Holidays

Before Erev Yom Kippur

 

Dr. Mel Waldman

Before
Erev Yom Kippur,

I
sat in Dunkin Donuts, drank coffee, & pondered the 10 Days of Awe.

During Rosh Hashanah,
I prayed in the Tree of Life shul. At times, my flesh failed me.
I suffered much physical pain. I traveled between 2 worlds—
the primitive & the holy, our earthly realm & the
mystical universe of Hashem.

My wife Michelle
is in Menorah Nursing Home. She has a rare cancer—multiple myeloma.
She too suffers with physical pain. But still, she illuminates
my wounded soul.

Hashem is unknowable. Yet I long to be close to Him.

Before
Erev Yom Kippur,

I
pondered the 10 Days of Awe, drifted off & descended the antediluvian
stairs of my soul to a barren place.

Before
Erev Yom Kippur,

2
young men sat nearby, talked about 2 homeless men fighting for
20 dollars. They laughed uproariously and guffawed.

I was silent.

We possess or are possessed by the universe of good & evil within.

But when I listened to the young men, only teenagers,
I discovered their beauty.

A few minutes rushed forth like a stallion galloping
toward the Heavens or young and old Chassidic men
dancing ecstatically at a wedding, and suddenly,
they called their Rabbi.

“Rabbi, how can we help you? What do you need? We want to help!”

Before
Erev Yom Kippur,

I pondered the 10 Days of Awe. I thought about the unfathomable soul
and its struggle between Yetzer HaTov & Yetzer HaRa.
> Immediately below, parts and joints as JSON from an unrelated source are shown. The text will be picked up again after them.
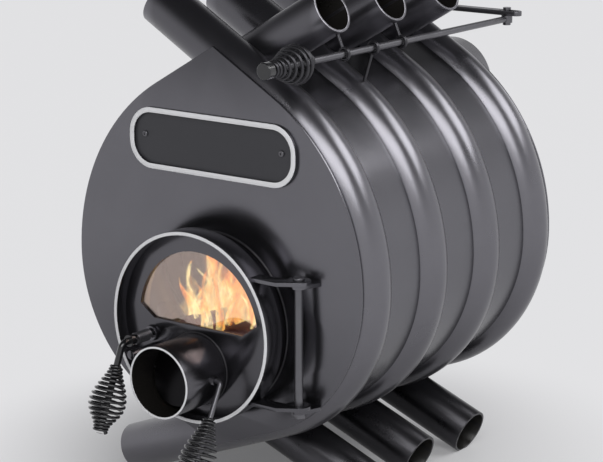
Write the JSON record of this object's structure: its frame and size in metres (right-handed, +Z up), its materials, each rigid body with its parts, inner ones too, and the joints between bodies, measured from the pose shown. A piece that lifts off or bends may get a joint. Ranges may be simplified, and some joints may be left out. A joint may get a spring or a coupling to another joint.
{
  "type": "convection wood stove",
  "caption": "Free-standing wood stove made of bent air tubes round a closed firebox, with a round glazed door, a door air damper, a latch and a rod-worked flue damper.",
  "frame": {"origin": "on the floor, under the middle of the stove's overall box", "axes": "+X across the stove to the hinge side, +Y from the door to the flue, +Z up"},
  "size_m": [0.4369, 0.6398, 0.6045],
  "materials": {
    "stove_paint": "satin graphite heat-proof paint",
    "firebox_steel": "scaled dark steel",
    "plain_steel": "satin dark steel",
    "black_enamel": "gloss black",
    "stove_glass": "clear ceramic glass with a warm cast",
    "seal_rope": "woven heat-proof rope",
    "bright_rim": "pale brushed rim",
    "name_field": "dark field"
  },
  "bodies": {
    "stove": {"convection_tube_1": "stove_paint", "convection_tube_2": "stove_paint", "convection_tube_3": "stove_paint", "convection_tube_4": "stove_paint", "convection_tube_5": "stove_paint", "convection_tube_6": "stove_paint", "convection_tube_7": "stove_paint", "infill_strip_1": "stove_paint", "infill_strip_2": "stove_paint", "infill_strip_3": "stove_paint", "infill_strip_4": "stove_paint", "infill_strip_5": "stove_paint", "infill_strip_6": "stove_paint", "infill_strip_7": "stove_paint", "front_plate": "stove_paint", "rear_plate": "stove_paint", "door_collar": "stove_paint", "flue_spigot": "stove_paint", "damper_bush": "stove_paint", "baffle_rails": "firebox_steel", "baffle_plate": "firebox_steel", "injector_nozzles": "firebox_steel", "name_plate": "name_field", "name_plate_rim": "bright_rim", "name_plate_screws": "plain_steel", "standing_eyelet": "stove_paint", "hanging_eyelets": "stove_paint", "latch_keeper": "firebox_steel", "hinge_lugs": "stove_paint", "hinge_pin": "plain_steel", "hinge_nut": "plain_steel"},
    "door": {"door_plate": "stove_paint", "door_rim": "stove_paint", "door_straps": "stove_paint", "seal_ring": "stove_paint", "seal_rope": "seal_rope", "door_glass": "stove_glass", "glass_frame": "stove_paint", "glass_screws": "plain_steel", "glass_spacers": "plain_steel", "air_inlet": "stove_paint", "ember_shield": "firebox_steel", "latch_bush": "stove_paint", "latch_stop": "stove_paint"},
    "latch": {"latch_handle": "black_enamel", "latch_grip": "black_enamel", "latch_spring": "plain_steel", "latch_cam": "firebox_steel"},
    "butterfly": {"butterfly_disc": "firebox_steel", "air_handle": "black_enamel", "air_grip": "black_enamel"},
    "flue_damper": {"flue_damper_disc": "firebox_steel", "flue_damper_spindle": "firebox_steel", "flue_damper_bolts": "firebox_steel", "damper_lever": "plain_steel", "lever_nut": "plain_steel"},
    "control_rod": {"control_rod": "plain_steel", "rod_grip": "black_enamel", "rod_cap": "black_enamel", "link_pin": "plain_steel"}
  },
  "joints": [
    {"name": "door_hinge", "type": "hinge", "parent": "stove", "child": "door", "pos_m": [0.1355, -0.20713, 0.22124], "axis": [0, 0, 1], "range_deg": [0, 110]},
    {"name": "latch_turn", "type": "hinge", "parent": "door", "child": "latch", "pos_m": [-0.069, -0.24713, 0.20024], "axis": [0, 1, 0], "range_deg": [0, 65]},
    {"name": "butterfly_turn", "type": "hinge", "parent": "door", "child": "butterfly", "pos_m": [0, -0.24413, 0.17024], "axis": [-1, 0, 0], "range_deg": [-20, 70]},
    {"name": "rod_slide", "type": "slide", "parent": "stove", "child": "control_rod", "axis": [0, -1, 0], "range_m": [-0.054, 0.054]},
    {"name": "flue_damper_turn", "type": "hinge", "parent": "stove", "child": "flue_damper", "pos_m": [0, 0.25587, 0.47724], "axis": [0, 0, 1], "range_deg": [-25.1, 25.1]}
  ],
  "couplings": [
    {"joint": "flue_damper_turn", "follows": "rod_slide", "rad_per_m": -8.0645}
  ]
}
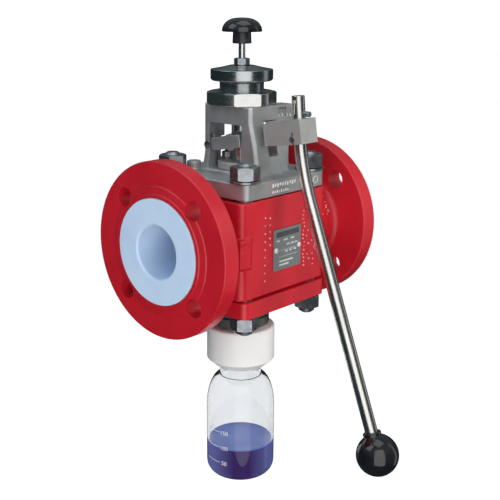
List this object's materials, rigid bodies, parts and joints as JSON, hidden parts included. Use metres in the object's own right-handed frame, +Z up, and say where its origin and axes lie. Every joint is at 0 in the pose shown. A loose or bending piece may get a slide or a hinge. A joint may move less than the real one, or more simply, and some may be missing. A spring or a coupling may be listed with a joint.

Kabbalists say that the soul exists before birth and after death, it
continues to be. Its divine mission is Tikkun Olam, “repairing the world.”
It also mends itself.

The soul is a mystery.

I thought about the Tree of Life and my wife who nurtures my broken soul.
She embraces divinity.

Even in my pain, I rush slowly to Hashem.
Hashem is unknowable. Yet I long to be close to Him.